Movements based on easily refutable lies do not thrive in hostile environments. They collapse under scrutiny. Christianity did not. Its earliest claims were anchored to specific places, people, and events that could, in principle, be challenged. Yet the movement persisted and expanded.
Any historical explanation must account not only for the origin of Christianity, but for its survival and growth. The claim that “no one noticed” fails to explain why anyone cared enough to persecute believers, argue against them, or document their existence. History demands a better explanation than silence.
Conclusion: The Objection Collapses Under Historical Scrutiny
The claim that Jesus went unnoticed, or that the events surrounding Him would have been impossible to miss if they were real, relies on anachronistic expectations rather than historical evidence. When examined within the realities of the first-century world, the objection loses its force.

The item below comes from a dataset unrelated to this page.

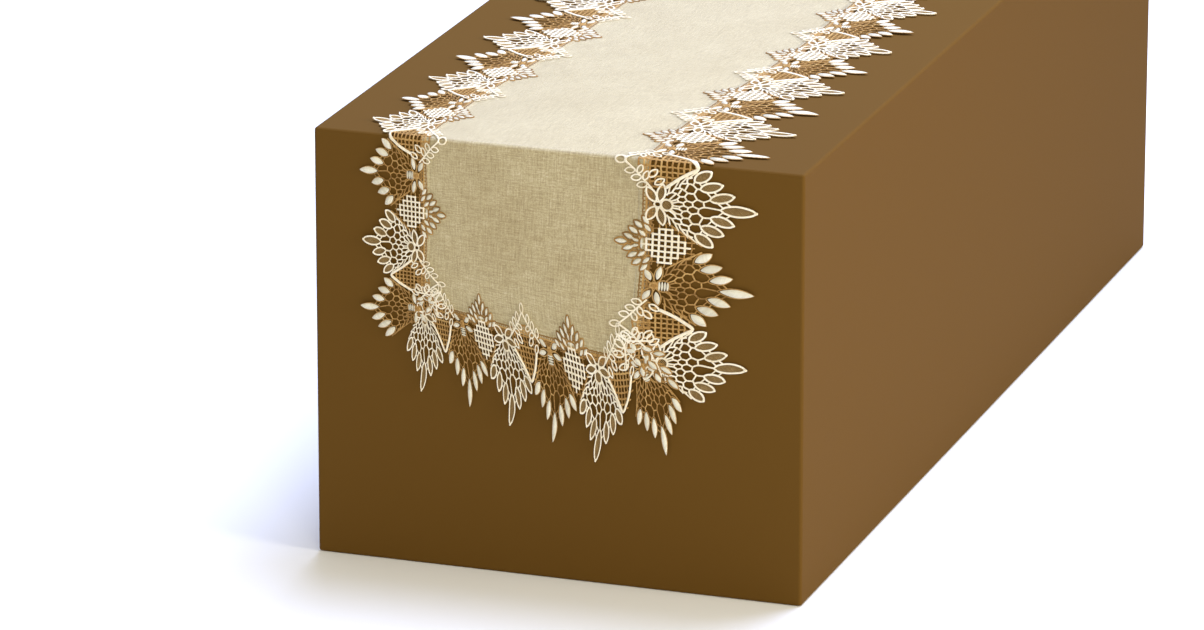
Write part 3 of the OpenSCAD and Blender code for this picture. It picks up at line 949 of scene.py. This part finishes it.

Jesus was known enough to be executed, remembered enough to be referenced by multiple independent sources, and significant enough to generate a movement that reshaped history. The silence of unnamed observers is not evidence against Him; it is the background noise of antiquity.
History does not force belief in the resurrection. But it does require intellectual honesty. And intellectual honesty demands we acknowledge that the claim “no one noticed” is not a serious historical argument. It is a modern misunderstanding imposed on an ancient world that operated very differently from our own.